I humbly come to you looking for troubleshooting advice on how to correct degraded performance on my system, undoubtedly due to uncontrolled changes in my environment.
In short
Training (aka batch processing) is still as fast as I experienced with my early goings and on par with other posts from lesson 1 and 2. But validation now takes forever (about 2s per image). So even on sample size scale it’s unworkable.
Question: what happens during validation that I might have sabotaged?
In long
My setup: AWS P2, fastai AMI, Python 2.7, Keras 2
In my Jupyter notebook, the batches get processed very fast until the ultimate one where it hangs for a long time. For example:
I’m confident the GPU is being used for both training and validation. Below is a screenshot with nvidia-smi and htop output. I suspect the GPU is asked to do something inefficient/dumb, but I don’t know what it is.
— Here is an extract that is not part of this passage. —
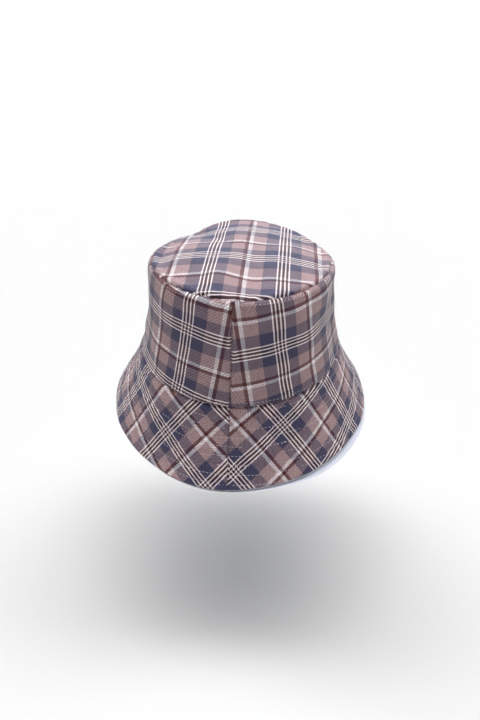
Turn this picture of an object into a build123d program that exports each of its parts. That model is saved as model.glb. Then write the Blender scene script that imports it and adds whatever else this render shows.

Here is a notebook screenshot hinting that cudnn and cnmem are enabled:
I did some basic Python profiling, using lprun, to understand where the time is spent. I think it has confirm what is plain to see in Jupyter. That is, most of the time is spent in the test_on_batch() (keras/engine/training.py) and not very much in train_on_batch() (same source file)
Next steps
I understand I have the nuclear option: wipe out my EC2 instance and restart. I may still do that.
But this feels debuggable. I just don’t know where to go next. Thanks in advance for your advice.